Kristen Welker-Hood, ScD MSN, Director of Environmental Health Programs provided expert testimony at the Maryland House of Delegates and the Senate this month.  She presented in support of offshore wind energy by detailing the public health impacts of coal-fired power plants. PSR strongly supports clean, renewable energy policies, which improve air quality and displace dirty electric generation.

Background:

The Maryland Offshore Wind Energy Act of 2011 (House Bill 1054 and Senate Bill 861) will create between 80 and 200 wind turbines 10 nautical miles off the coast of Maryland to produce 400 to 600 MW of energy.  This act is projected to produce 2.5% of energy for the state of Maryland which is about 10 to 15% of Maryland’s renewable energy when completed helping to achieve the Maryland Renewable Portfolio Standard (RPS) of having 22% of Maryland’s energy come from renewable sources.  Currently, Maryland gets 30% of its energy from sources outside of the state; the 500 MW offshore wind farm project, when fully up and running, can produce enough energy to power 79% of the coastal homes or about half the homes in Baltimore City.  Commercial scale facilities have been operating in Europe since 1991, and in the US, states are progressively looking towards renewable energy sources.  Delaware and Massachusetts have passed legislation for building off-shore wind farms, New Jersey is considering implementing a similar act and Rhode Island has a pilot project in place. 
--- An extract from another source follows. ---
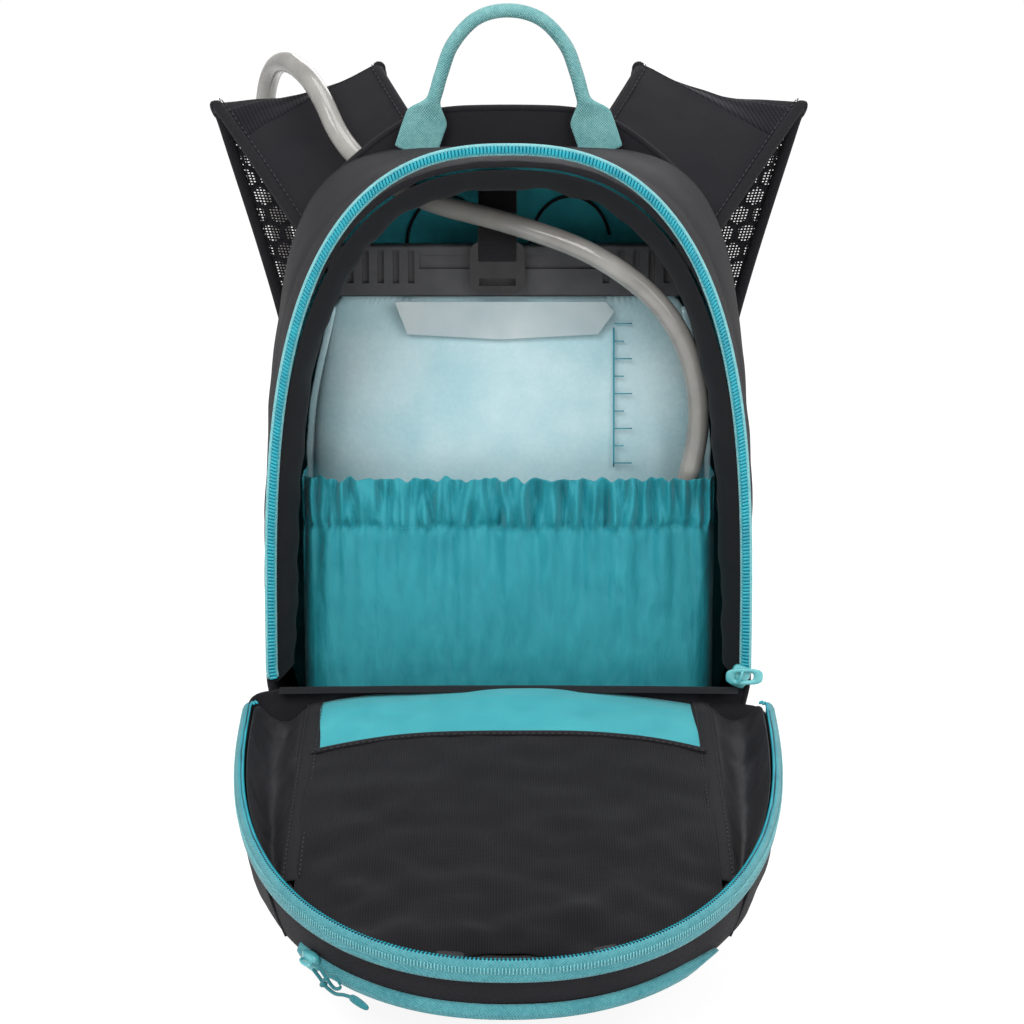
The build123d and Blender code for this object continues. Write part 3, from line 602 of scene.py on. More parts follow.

Air pollutants such as sulfur dioxide (SO2), oxides of nitrogen (NOx), and particulates cause various health problems including but not limited to asthma and chronic respiratory illnesses, which result in hospitalizations, premature death, and loss in productivity due to sick days.   In 2005 National Academy of Science estimated that the US suffered $62 billion in health damages due to coal-fired power plants, or an average of $156 million per coal plant. Since emissions from wind power are close to zero (emissions from wind manufacturing and operations are less than 2% those of coal combustion per MWh), their benefits can be approximated by the health impact of the power displaced. Operations of wind energy facility will greatly reduce Maryland citizens’ exposure to dangerous air pollutants.